** Goal **
Repeat, line for line, the entries printed below.

(Object data in JSON)
* Begin *

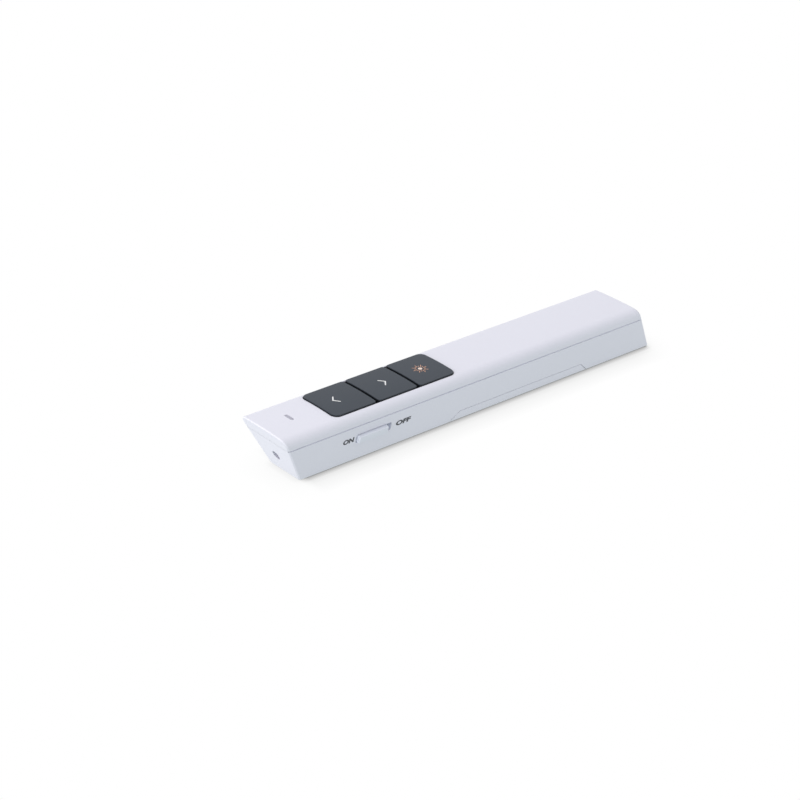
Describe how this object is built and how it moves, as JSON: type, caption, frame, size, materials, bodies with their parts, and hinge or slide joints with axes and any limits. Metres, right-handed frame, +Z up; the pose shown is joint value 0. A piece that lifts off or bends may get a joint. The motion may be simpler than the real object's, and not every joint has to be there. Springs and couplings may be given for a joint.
{
  "type": "wireless presentation clicker",
  "caption": "Slim handheld wireless presenter: page keys, laser key, side power slider, laser in the nose, hinged battery cover and a receiver stowed in the tail.",
  "frame": {"origin": "middle of the footprint on the flat underside", "axes": "+Z up through the keys, -Y towards the laser in the nose, +X towards the power slider"},
  "size_m": [0.0208, 0.1563, 0.0182],
  "materials": {
    "shell_white": "satin moulded ABS",
    "knob_white": "satin moulded ABS",
    "key_grey": "fine matt dark slate keys",
    "clear_plastic": "clear moulded acrylic",
    "board_green": "solder-masked circuit board",
    "led_white": "small surface-mount light",
    "chip_black": "black epoxy package",
    "steel_plain": "plain plated steel",
    "brass_plain": "turned brass",
    "switch_black": "black switch plastic",
    "plunger_white": "off-white switch plastic",
    "cell_sleeve": "plain printed sleeve on a steel can",
    "contact_nickel": "nickel-plated spring steel",
    "receiver_black": "black moulded plastic",
    "tongue_black": "black insulator",
    "screw_steel": "zinc-plated steel"
  },
  "bodies": {
    "housing": {"top_shell": "shell_white", "bottom_shell": "shell_white", "light_pipe": "clear_plastic", "laser_window": "clear_plastic", "main_board": "board_green", "status_led": "led_white", "radio_chip": "chip_black", "crystal": "steel_plain", "power_inductor": "chip_black", "laser_barrel": "brass_plain", "laser_lens": "clear_plastic", "laser_diode": "steel_plain", "laser_leads": "steel_plain", "slide_switch": "steel_plain", "switch_previous": "switch_black", "switch_next": "switch_black", "switch_laser": "switch_black", "battery_cell": "cell_sleeve", "positive_contact": "contact_nickel", "negative_contact": "contact_nickel", "battery_spring": "contact_nickel", "case_screw": "screw_steel", "board_screws": "screw_steel"},
    "battery_cover": {"battery_cover": "shell_white"},
    "power_slider": {"power_knob": "knob_white", "switch_lever": "switch_black"},
    "receiver": {"receiver_cap": "receiver_black", "receiver_plug": "contact_nickel", "receiver_board": "tongue_black"},
    "key_previous": {"button_previous": "key_grey", "plunger_previous": "plunger_white"},
    "key_next": {"button_next": "key_grey", "plunger_next": "plunger_white"},
    "key_laser": {"button_laser": "key_grey", "plunger_laser": "plunger_white"}
  },
  "joints": [
    {"name": "press_previous", "type": "slide", "parent": "housing", "child": "key_previous", "axis": [0, 0, -1], "range_m": [0, 0.0005], "stiffness_N_per_m": 1500},
    {"name": "press_next", "type": "slide", "parent": "housing", "child": "key_next", "axis": [0, 0, -1], "range_m": [0, 0.0005], "stiffness_N_per_m": 1500},
    {"name": "press_laser", "type": "slide", "parent": "housing", "child": "key_laser", "axis": [0, 0, -1], "range_m": [0, 0.0005], "stiffness_N_per_m": 1500},
    {"name": "power_slide", "type": "slide", "parent": "housing", "child": "power_slider", "axis": [0, 1, 0], "range_m": [0, 0.0015]},
    {"name": "cover_hinge", "type": "hinge", "parent": "housing", "child": "battery_cover", "pos_m": [0, -0.01122, 0], "axis": [-1, 0, 0], "range_deg": [0, 60]},
    {"name": "receiver_pull", "type": "slide", "parent": "housing", "child": "receiver", "axis": [0, 1, 0], "range_m": [0, 0.025]}
  ]
}
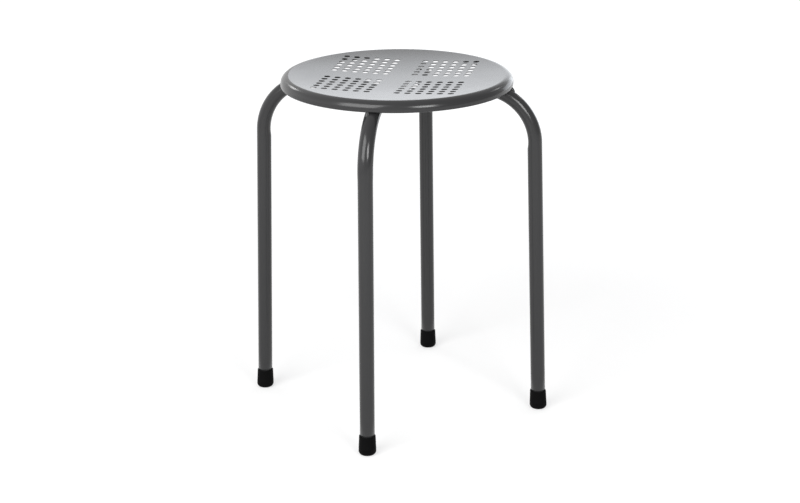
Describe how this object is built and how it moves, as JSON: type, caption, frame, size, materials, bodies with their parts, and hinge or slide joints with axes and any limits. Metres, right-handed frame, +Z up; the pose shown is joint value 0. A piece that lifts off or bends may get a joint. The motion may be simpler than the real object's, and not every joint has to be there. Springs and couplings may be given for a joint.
{
  "type": "stacking stool",
  "caption": "Stacking stool: a round dished seat pressed from perforated sheet steel, welded on crossed bent tube legs that splay outwards and stand on rubber feet.",
  "frame": {"origin": "on the floor under the middle of the seat, at the centre of the circle through the four feet", "axes": "+Z up through the middle of the seat; +X along the lower leg tube, towards the right leg; +Y along the upper leg tube, towards the back leg"},
  "size_m": [0.4024, 0.4024, 0.45],
  "materials": {
    "seat_paint": "dark grey powder coat with a satin gloss, fine orange peel",
    "frame_paint": "dark grey powder coat with a satin gloss, fine orange peel",
    "foot_rubber": "moulded black rubber, matt with a slight sheen"
  },
  "bodies": {
    "root": {"seat_pan": "seat_paint", "left_right_leg_tube": "frame_paint", "front_back_leg_tube": "frame_paint", "right_foot": "foot_rubber", "back_foot": "foot_rubber", "left_foot": "foot_rubber", "front_foot": "foot_rubber", "right_rim_weld": "frame_paint", "back_rim_weld": "frame_paint", "left_rim_weld": "frame_paint", "front_rim_weld": "frame_paint", "right_crossing_weld": "frame_paint", "left_crossing_weld": "frame_paint"}
  },
  "joints": []
}
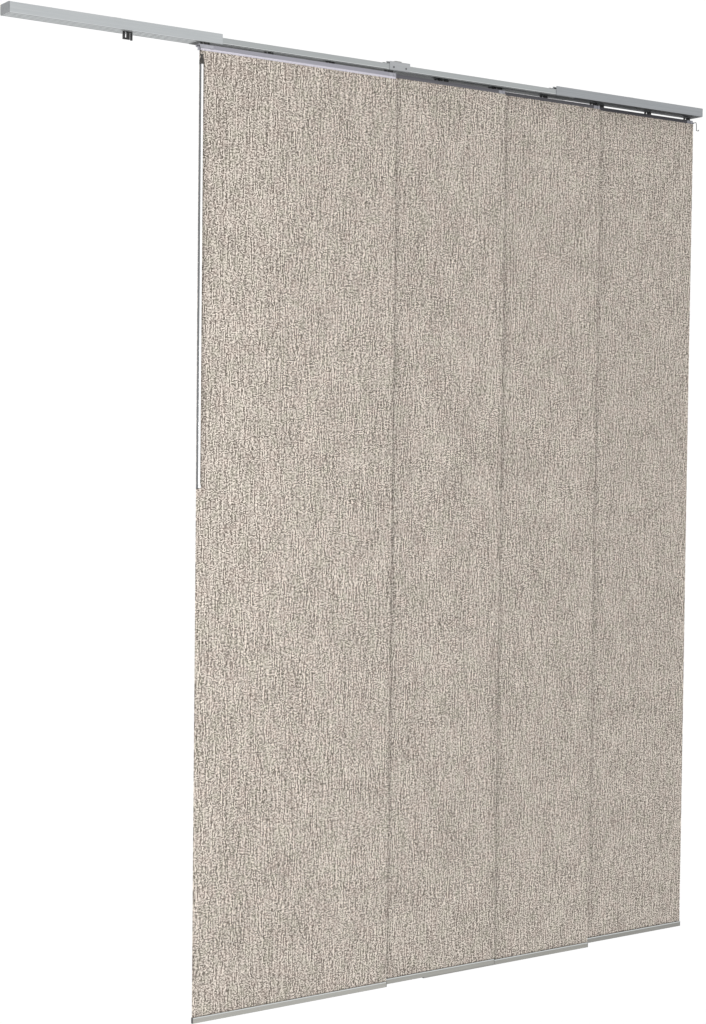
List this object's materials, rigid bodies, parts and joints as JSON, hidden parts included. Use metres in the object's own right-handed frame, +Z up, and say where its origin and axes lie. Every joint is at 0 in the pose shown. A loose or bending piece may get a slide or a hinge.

* End *

** Problem solution **
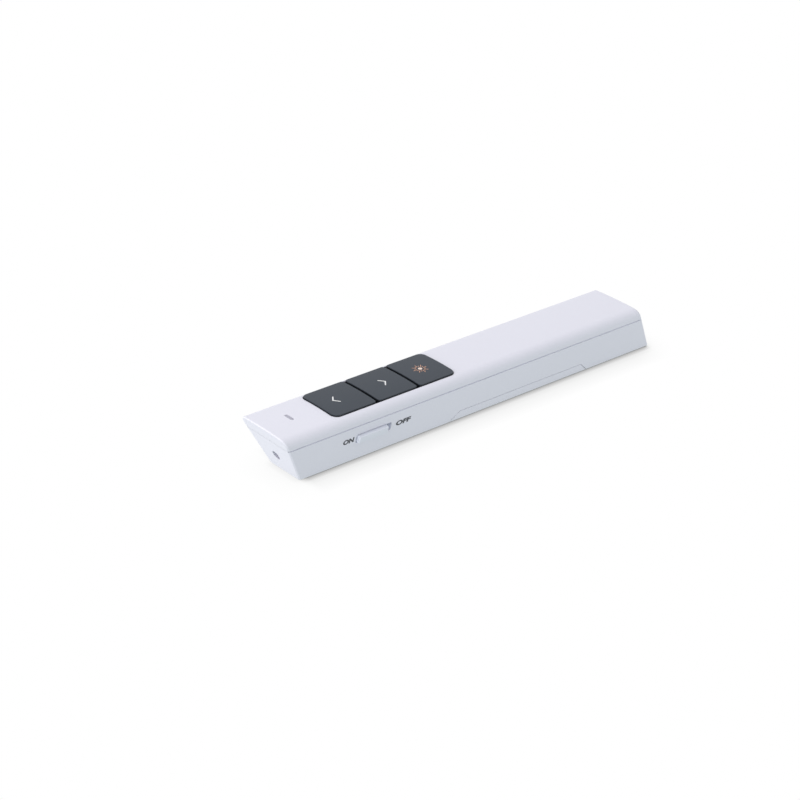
Describe how this object is built and how it moves, as JSON: type, caption, frame, size, materials, bodies with their parts, and hinge or slide joints with axes and any limits. Metres, right-handed frame, +Z up; the pose shown is joint value 0. A piece that lifts off or bends may get a joint. The motion may be simpler than the real object's, and not every joint has to be there. Springs and couplings may be given for a joint.
{
  "type": "wireless presentation clicker",
  "caption": "Slim handheld wireless presenter: page keys, laser key, side power slider, laser in the nose, hinged battery cover and a receiver stowed in the tail.",
  "frame": {"origin": "middle of the footprint on the flat underside", "axes": "+Z up through the keys, -Y towards the laser in the nose, +X towards the power slider"},
  "size_m": [0.0208, 0.1563, 0.0182],
  "materials": {
    "shell_white": "satin moulded ABS",
    "knob_white": "satin moulded ABS",
    "key_grey": "fine matt dark slate keys",
    "clear_plastic": "clear moulded acrylic",
    "board_green": "solder-masked circuit board",
    "led_white": "small surface-mount light",
    "chip_black": "black epoxy package",
    "steel_plain": "plain plated steel",
    "brass_plain": "turned brass",
    "switch_black": "black switch plastic",
    "plunger_white": "off-white switch plastic",
    "cell_sleeve": "plain printed sleeve on a steel can",
    "contact_nickel": "nickel-plated spring steel",
    "receiver_black": "black moulded plastic",
    "tongue_black": "black insulator",
    "screw_steel": "zinc-plated steel"
  },
  "bodies": {
    "housing": {"top_shell": "shell_white", "bottom_shell": "shell_white", "light_pipe": "clear_plastic", "laser_window": "clear_plastic", "main_board": "board_green", "status_led": "led_white", "radio_chip": "chip_black", "crystal": "steel_plain", "power_inductor": "chip_black", "laser_barrel": "brass_plain", "laser_lens": "clear_plastic", "laser_diode": "steel_plain", "laser_leads": "steel_plain", "slide_switch": "steel_plain", "switch_previous": "switch_black", "switch_next": "switch_black", "switch_laser": "switch_black", "battery_cell": "cell_sleeve", "positive_contact": "contact_nickel", "negative_contact": "contact_nickel", "battery_spring": "contact_nickel", "case_screw": "screw_steel", "board_screws": "screw_steel"},
    "battery_cover": {"battery_cover": "shell_white"},
    "power_slider": {"power_knob": "knob_white", "switch_lever": "switch_black"},
    "receiver": {"receiver_cap": "receiver_black", "receiver_plug": "contact_nickel", "receiver_board": "tongue_black"},
    "key_previous": {"button_previous": "key_grey", "plunger_previous": "plunger_white"},
    "key_next": {"button_next": "key_grey", "plunger_next": "plunger_white"},
    "key_laser": {"button_laser": "key_grey", "plunger_laser": "plunger_white"}
  },
  "joints": [
    {"name": "press_previous", "type": "slide", "parent": "housing", "child": "key_previous", "axis": [0, 0, -1], "range_m": [0, 0.0005], "stiffness_N_per_m": 1500},
    {"name": "press_next", "type": "slide", "parent": "housing", "child": "key_next", "axis": [0, 0, -1], "range_m": [0, 0.0005], "stiffness_N_per_m": 1500},
    {"name": "press_laser", "type": "slide", "parent": "housing", "child": "key_laser", "axis": [0, 0, -1], "range_m": [0, 0.0005], "stiffness_N_per_m": 1500},
    {"name": "power_slide", "type": "slide", "parent": "housing", "child": "power_slider", "axis": [0, 1, 0], "range_m": [0, 0.0015]},
    {"name": "cover_hinge", "type": "hinge", "parent": "housing", "child": "battery_cover", "pos_m": [0, -0.01122, 0], "axis": [-1, 0, 0], "range_deg": [0, 60]},
    {"name": "receiver_pull", "type": "slide", "parent": "housing", "child": "receiver", "axis": [0, 1, 0], "range_m": [0, 0.025]}
  ]
}
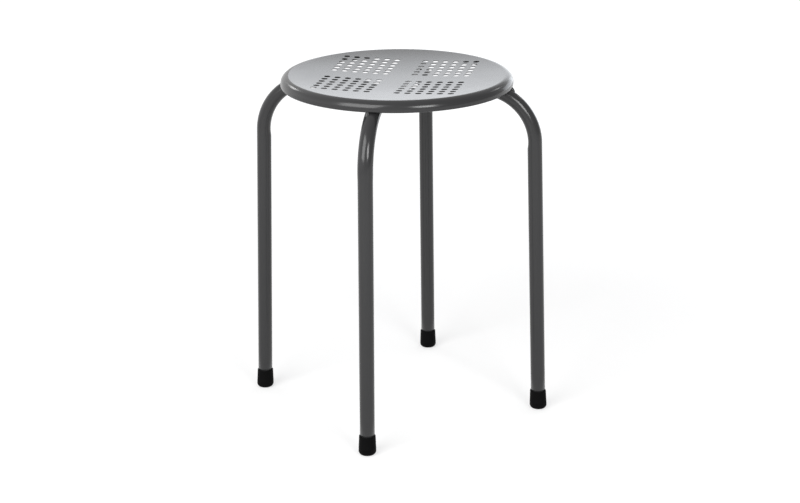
Describe how this object is built and how it moves, as JSON: type, caption, frame, size, materials, bodies with their parts, and hinge or slide joints with axes and any limits. Metres, right-handed frame, +Z up; the pose shown is joint value 0. A piece that lifts off or bends may get a joint. The motion may be simpler than the real object's, and not every joint has to be there. Springs and couplings may be given for a joint.
{
  "type": "stacking stool",
  "caption": "Stacking stool: a round dished seat pressed from perforated sheet steel, welded on crossed bent tube legs that splay outwards and stand on rubber feet.",
  "frame": {"origin": "on the floor under the middle of the seat, at the centre of the circle through the four feet", "axes": "+Z up through the middle of the seat; +X along the lower leg tube, towards the right leg; +Y along the upper leg tube, towards the back leg"},
  "size_m": [0.4024, 0.4024, 0.45],
  "materials": {
    "seat_paint": "dark grey powder coat with a satin gloss, fine orange peel",
    "frame_paint": "dark grey powder coat with a satin gloss, fine orange peel",
    "foot_rubber": "moulded black rubber, matt with a slight sheen"
  },
  "bodies": {
    "root": {"seat_pan": "seat_paint", "left_right_leg_tube": "frame_paint", "front_back_leg_tube": "frame_paint", "right_foot": "foot_rubber", "back_foot": "foot_rubber", "left_foot": "foot_rubber", "front_foot": "foot_rubber", "right_rim_weld": "frame_paint", "back_rim_weld": "frame_paint", "left_rim_weld": "frame_paint", "front_rim_weld": "frame_paint", "right_crossing_weld": "frame_paint", "left_crossing_weld": "frame_paint"}
  },
  "joints": []
}
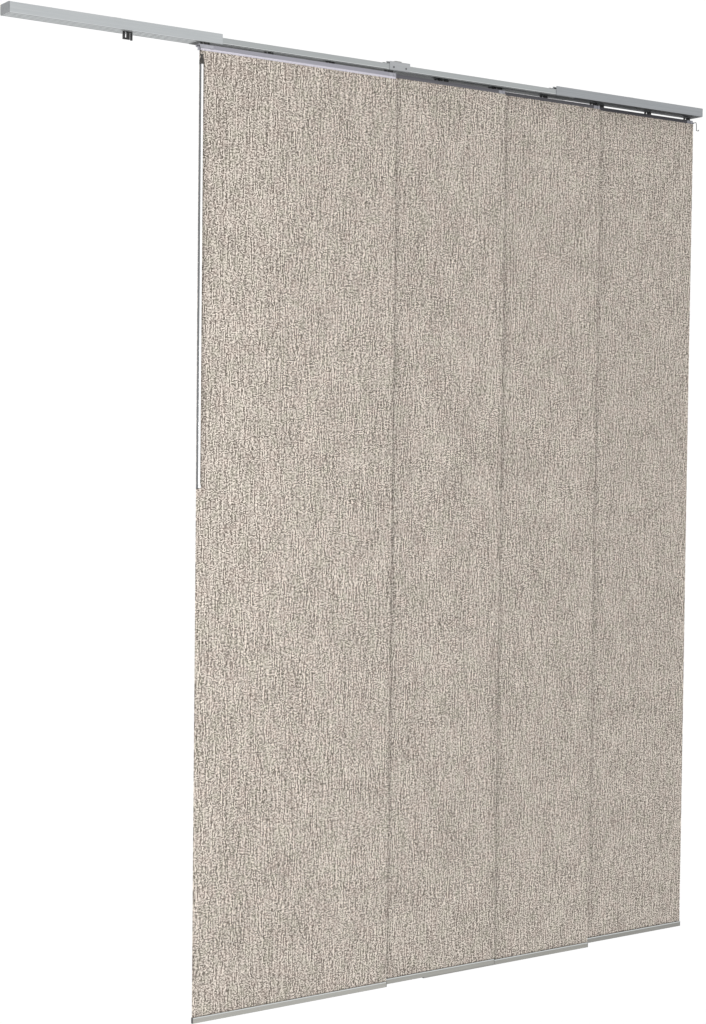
List this object's materials, rigid bodies, parts and joints as JSON, hidden parts included. Use metres in the object's own right-handed frame, +Z up, and say where its origin and axes lie. Every joint is at 0 in the pose shown. A loose or bending piece may get a slide or a hinge.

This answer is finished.